Voilà une idée de la magie de la couleur : quelques opérations d’un artiste habile qui veut bien initier son élève ou un amateur curieux dans ses mystères, lui en apprendroient plus que je ne puis le faire ; car s’il est bien établi que ce qui parvient à l’esprit par les yeux, fait en général une impression prompte & durable, ce principe est bien plus vrai lorsqu’il s’agit d’objets absolument relatifs au sens de la vue.

D’ailleurs, il est dans les arts libéraux des secrets, pour ainsi dire, que l’art du discours ne peut éclaircir, & que la pratique dévoile en un moment.

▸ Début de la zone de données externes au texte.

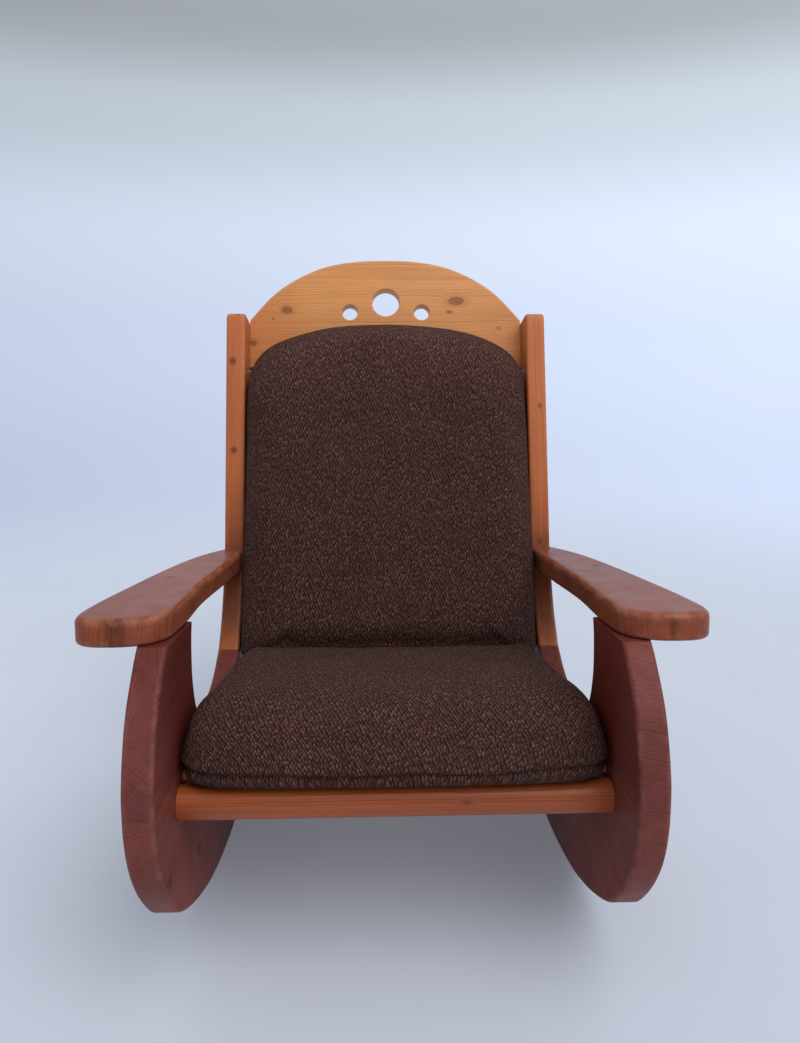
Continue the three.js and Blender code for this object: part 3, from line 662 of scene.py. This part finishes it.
# ---------------------------------------------------------------- side frames
armPlan = [(283.6, 655), (283.8, 600), (284.8, 540), (286.5, 480), (289, 425), (290.5, 370), (290, 320),
           (287.5, 270), (285.5, 222), (286, 178), (289, 143), (299, 120), (317, 106.5), (336, 101), (355, 100), (374, 102),
           (389, 109), (399, 121.5), (403.5, 141), (404.5, 168), (403.5, 205), (401, 250), (397, 300), (392.5, 355), (388, 410),
           (383, 460), (377, 512), (370, 560), (361, 605), (350, 645), (339, 676), (328, 702), (320.6, 717)]
STRETCH = math.sqrt(1 + ARM_SLOPE ** 2)
al = math.atan(ARM_SLOPE)


def screw_hole(sgn, y, z):
    """Drilled from the outer face: a wide bore for the plug and a narrow one for the shank."""
    wide, narrow = [(9.0, X_OUT, 0.2), (8.25, X_OUT - 0.7, 0.4), (8.25, X_OUT - 18, 0.0)], [(4.0, X_OUT - 18, 0.0), (4.0, X_IN, 0.0)]
    steps = [(r, sgn * x, wear_and_highlight) for r, x, wear_and_highlight in wide + narrow]
    if sgn > 0:
        steps = steps[::-1]
    return (y, z, steps, 28)


for side, sgn in (("left", -1), ("right", 1)):
    w0, w1 = (-X_OUT, -X_IN) if sgn < 0 else (X_IN, X_OUT)
    yz = lambda u, v, w: (w, u, v)
    board = prism(side + "_rocker_board_shaped", rocker_pts, rocker_flags, w0, w1, 5.0, 5.0, yz,
                  holes=[screw_hole(sgn, *rail_screws["front_rail"]), screw_hole(sgn, *rail_screws["rear_rail"])])
    dress(board, MAT[side + "_rocker"], stands_for=[side + "_rocker_board"])
    board = prism(side + "_front_upright_shaped", upright_pts, upright_flags, w0, w1, 5.0, 5.0, yz)
    dress(board, MAT[side + "_upright"], stands_for=[side + "_front_upright"])
    board = prism(side + "_back_post_shaped", post_pts, post_flags, w0, w1, 5.5, 5.5, yz,
                  holes=[screw_hole(sgn, *rail_screws["crest_upper"]), screw_hole(sgn, *rail_screws["crest_lower"])])
    dress(board, MAT[side + "_post"], stands_for=[side + "_back_post"])

    # Armrest. Its outline is drawn in its own plane; the notch follows the lean of the post.
    inner_edge = curve([(x, (y - ARM_Y0) * STRETCH) for x, y in armPlan], 4)
    notch_v = (post_front_y(430.0) - ARM_Y0) * STRETCH
    start, tip = (283.6, notch_v), (320.4, inner_edge[-1][1])
    spans = (
        ([start] + inner_edge, 1),
        ([inner_edge[-1], tip], 0),
        (line(tip, (320.4, notch_v), 12.0) + [(320.4, notch_v)], 0),
        (line((320.4, notch_v), start, 12.0) + [start], 0),
    )
    pts, flags = outline_of(*spans)
    first_notch = len(pts) - (len(spans[3][0]) - 1)
    notch = set(range(first_notch, len(pts))) | {0}

    def arm_place(u, v, w, sgn=sgn):
        return (sgn * u, ARM_Y0 + v * math.cos(al) - w * math.sin(al), ARM_Z0 + v * math.sin(al) + w * math.cos(al))

    def notch_hook(i, u, v, w, notch=notch):
        if i in notch:
            for _ in range(8):
                _, y, z = arm_place(u, v, w, 1)
                v += (post_front_y(z) - 0.5 - y)
        elif v > notch_v - 12 and u < 300:
            _, y, z = arm_place(u, v, w, 1)
            v = min(v, v + (post_front_y(z) - 1.2 - y))
        return u, v

    arm = prism(side + "_armrest_shaped", pts, flags, 0.0, ARM_T, 6.0, 9.0, arm_place, hook=notch_hook)
    dress(arm, MAT[side + "_arm"], stands_for=[side + "_armrest"])

    # Plugs, a little domed and proud of the face.
    for key, (y, z) in rail_screws.items():
        plug = revolve(f"{side}_{key}_plug_turned", [(0, -9.5), (7.6, -9.5), (8.0, -9.0), (8.0, 0.0), (7.6, 0.35), (6.0, 0.75), (3.0, 1.0), (0, 1.1)],
                       metres(sgn * X_OUT, y, z), (sgn, 0, 0), 32)
        dress(plug, MAT["plug"], stands_for=[f"{side}_{key}_plug"])

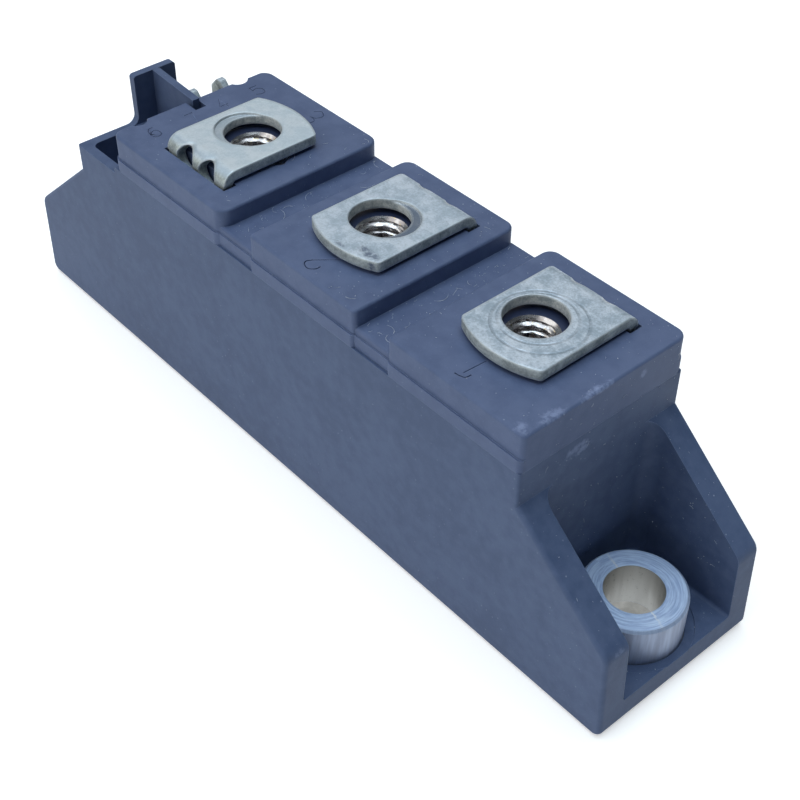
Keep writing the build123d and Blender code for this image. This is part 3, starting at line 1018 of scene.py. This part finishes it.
def skin(body: bmesh.types.BMesh, rows: Sequence[Sequence[bmesh.types.BMVert]]) -> None:
    """Join rows of vertices into a bar with flat ends.

    Args:
        body: Mesh that the faces go into.
        rows: Rows with equal numbers of vertices.
    """
    count = len(rows[0])
    for first, second in zip(rows, rows[1:]):
        for column in range(count):
            after = (column + 1) % count
            body.faces.new((first[column], first[after], second[after], second[column]))
    body.faces.new(rows[0][::-1])
    body.faces.new(rows[-1])


def even_normals(mesh: bpy.types.Mesh, degrees: float) -> None:
    """Set normals so that flat areas shade flat and only the small faces between them blend.

    Args:
        mesh: Mesh whose normals are set.
        degrees: Angle above which two faces don't blend.
    """
    body = bmesh.new()
    body.from_mesh(mesh)
    body.faces.ensure_lookup_table()
    area = flat_areas(body)
    least = math.cos(math.radians(degrees))
    normals = []
    for face in body.faces:
        for loop in face.loops:
            total = Vector((0.0, 0.0, 0.0))
            for other in loop.vert.link_faces:
                if other.normal.dot(face.normal) > least:
                    total += other.normal * area[other.index] ** 2
            normals.append(total.normalized())
    body.free()
    mesh.polygons.foreach_set("use_smooth", [True] * len(mesh.polygons))
    mesh.normals_split_custom_set(normals)


def flat_areas(body: bmesh.types.BMesh, same: float = 0.99999) -> list[float]:
    """Area of the flat patch that each face belongs to, in square mm.

    Args:
        body: Mesh to look through.
        same: Cosine above which two normals count as equal.

    Returns:
        One area for each face.
    """
    area = [0.0] * len(body.faces)
    done = set()
    for seed in body.faces:
        if seed.index in done:
            continue
        patch, queue = [], [seed]
        done.add(seed.index)
        while queue:
            face = queue.pop()
            patch.append(face)
            for other in (neighbour for edge in face.edges for neighbour in edge.link_faces):
                if other.index not in done and other.normal.dot(seed.normal) > same:
                    done.add(other.index)
                    queue.append(other)
        total = sum(face.calc_area() for face in patch) / MM**2
        for face in patch:
            area[face.index] = total
    return area


@dataclass
class ThreadedNut:
    """Hexagonal nut with a real helical thread, in place of a plain bored one.

    Attributes:
        node: CAD node that it stands for.
        flats: Distance across flats in mm.
        rim_inset: Step in mm from the flats to the rim of the end faces.
        chamfer: Slope of the corners' chamfer in degrees.
        pitch: Thread pitch in mm.
        core: Radius at the thread's crests in mm.
        root: Radius at the thread's roots in mm.
        flank: Steepness of the thread's flanks; above 1 it leaves flat crests and roots.
        crest: Depth that the flat crest takes away, as a share of the full depth.
        mouth: Radius of the countersunk mouth in mm.
        steps: Points round the nut.
        rows_per_pitch: Rings along one pitch.
        smooth_angle: Edges above this angle in degrees stay sharp.
    """

    node: str
    flats: float = 8.0
    rim_inset: float = 0.1
    chamfer: float = 30.0
    pitch: float = 0.8
    core: float = 2.07
    root: float = 2.5
    flank: float = 1.6
    crest: float = 0.3
    mouth: float = 2.6
    steps: int = 96
    rows_per_pitch: int = 10
    smooth_angle: float = 35.0

    def build(self) -> Piece:
        """Build and dress the nut.

        Returns:
            The nut.
        """
        low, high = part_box(self.node)
        centre = (low + high) / 2
        height = (high.z - low.z) / MM
        rings = [
            [(centre.x + x * MM, centre.y + y * MM, low.z + z * MM) for x, y, z in ring]
            for ring in self.bore_rings(height) + self.outer_rings(height)
        ]
        mesh = loft(rings)
        mesh.polygons.foreach_set("use_smooth", [True] * len(mesh.polygons))
        mesh.set_sharp_from_angle(angle=math.radians(self.smooth_angle))
        piece = new_piece(self.node + "_threaded", mesh, NICKEL_FINISH)
        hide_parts(self.node)
        return piece

    def bore_rings(self, height: float) -> list[list[Point3]]:
        """Rings of the threaded bore, from the bottom mouth to the top one.

        Args:
            height: Height of the nut in mm.

        Returns:
            The rings.
        """
        rows = int(height / self.pitch * self.rows_per_pitch)
        rings = []
        for row in range(rows + 1):
            z = height * row / rows
            mouth = self.mouth - min(z, height - z)
            ring = []
            for step in range(self.steps):
                turn = step / self.steps
                phase = (z / self.pitch - turn) % 1.0
                tooth = min(1.0, max(0.0, self.flank * abs(2 * phase - 1) - self.crest))
                radius = max(self.core + (self.root - self.core) * tooth, mouth)
                angle = 2 * math.pi * turn
                ring.append((radius * math.cos(angle), radius * math.sin(angle), z))
            rings.append(ring)
        return rings

    def outer_rings(self, height: float) -> list[list[Point3]]:
        """Rings of the outside, from the top face's rim down to the bottom face's rim.

        Args:
            height: Height of the nut in mm.

        Returns:
            The rings.
        """
        apothem = self.flats / 2
        rim = apothem - self.rim_inset
        slope = math.tan(math.radians(self.chamfer))
        rings = [[], [], [], []]
        for step in range(self.steps):
            angle = 2 * math.pi * step / self.steps
            reach = apothem / math.cos(angle % (math.pi / 3) - math.pi / 6)
            drop = (reach - rim) * slope
            levels = ((rim, height), (reach, height - drop), (reach, drop), (rim, 0.0))
            for ring, (radius, z) in zip(rings, levels):
                ring.append((radius * math.cos(angle), radius * math.sin(angle), z))
        return rings


GLYPHS: dict[str, Glyph] = {
    "3": (
        ((0.05, 0.85), (0.4, 1.05), (0.95, 0.9), (0.85, 0.62), (0.45, 0.52)),
        ((0.45, 0.52), (1.0, 0.45), (0.98, 0.05), (0.5, -0.04), (0.02, 0.16)),
    ),
    "4": (((0.75, 0.0), (0.75, 1.0)), ((0.75, 1.0), (0.0, 0.3)), ((0.0, 0.3), (1.0, 0.3))),
    "5": (
        ((0.95, 1.0), (0.15, 1.0)),
        ((0.15, 1.0), (0.08, 0.55)),
        ((0.08, 0.55), (0.5, 0.7), (1.02, 0.5), (0.95, 0.05), (0.45, -0.05), (0.0, 0.12)),
    ),
    "6": (
        (
            (0.85, 0.98), (0.3, 0.9), (0.0, 0.5), (0.02, 0.1), (0.5, -0.06),
            (0.98, 0.1), (0.95, 0.52), (0.5, 0.62), (0.06, 0.42),
        ),
    ),
    "7": (((0.0, 1.0), (1.0, 1.0)), ((1.0, 1.0), (0.35, 0.0))),
}


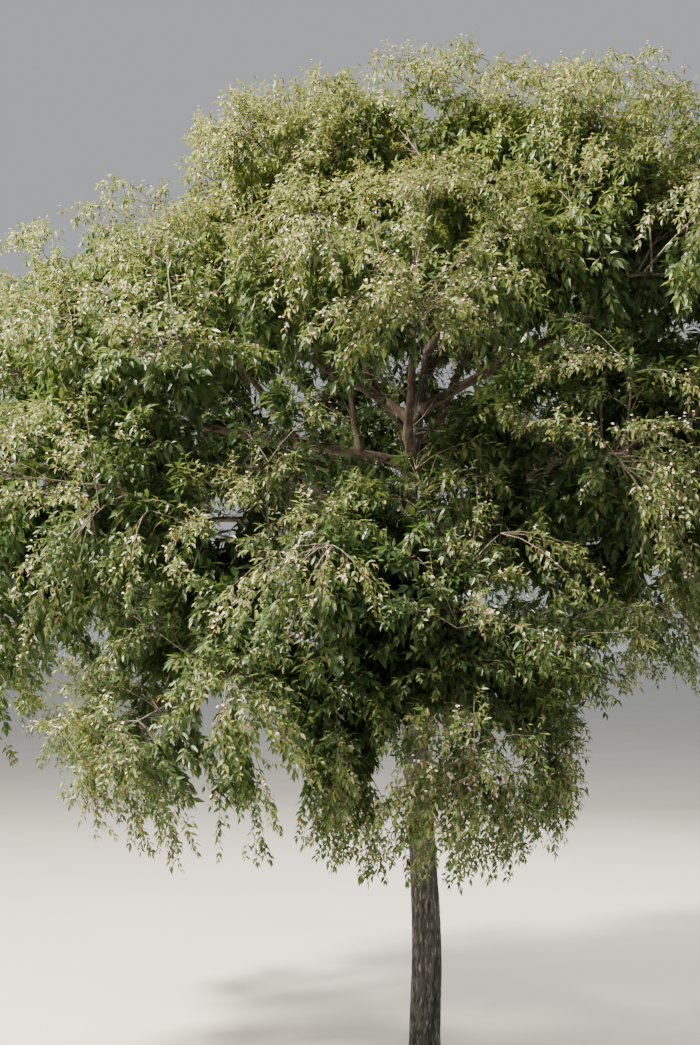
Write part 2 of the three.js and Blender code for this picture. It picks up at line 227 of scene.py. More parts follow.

Je ne m’étendrai donc pas sur différens détails des opérations de la peinture, qu’on peut appeller figurément magiques, telles que le charme par lequel une couleur harmonieuse arrête votre regard, par lui votre attention, ensuite par celle-ci votre intérêt sur un objet principal, & d’autres d’un genre semblable, parce que je m’étendrois trop. J’essayerai cependant d’en donner quelques idées aux mots propres & non figurés qui se trouveront y avoir quelque rapport.

Je dirai seulement encore que les pratiques de cette partie mystérieuse de l’art sont sujettes à différentes méthodes. L’étude de la nature, ou l’instruction qu’on reçoit des maîtres & de l’étude des bons ouvrages, doivent décider les jeunes artistes sur le choix.

Le génie doit aussi les inspirer ; car c’est à lui seul qu’est réservé de nos jours le pouvoir magique, tel qu’il peut exister parmi les hommes instruits.

Cette science surprenante, la magie n’est en effet aujourd’hui que le pouvoir des ames sur les ames, ou par leur propre ascendant, ou par le secours des arts divins qui dépendent du génie ; car ce sont eux qui lui donnent les moyens de maîtriser & de modifier à son gré les sens, les esprits & les cœurs.

Pour vous, jeunes artistes, vous voyez, par ce que j’ai dit, que la région des arts est un pays de prodiges. Ceux qui l’habitent, semblables aux anciens habitans de la Thessalie, sont plus ou moins magiciens. Qu’il vous soit donc permis de vous croire, puisque vous habitez cette région, capables de parvenir à la connoissance des mystères qui l’ont rendue célèbre, & d’opérer des merveilles & des prestiges.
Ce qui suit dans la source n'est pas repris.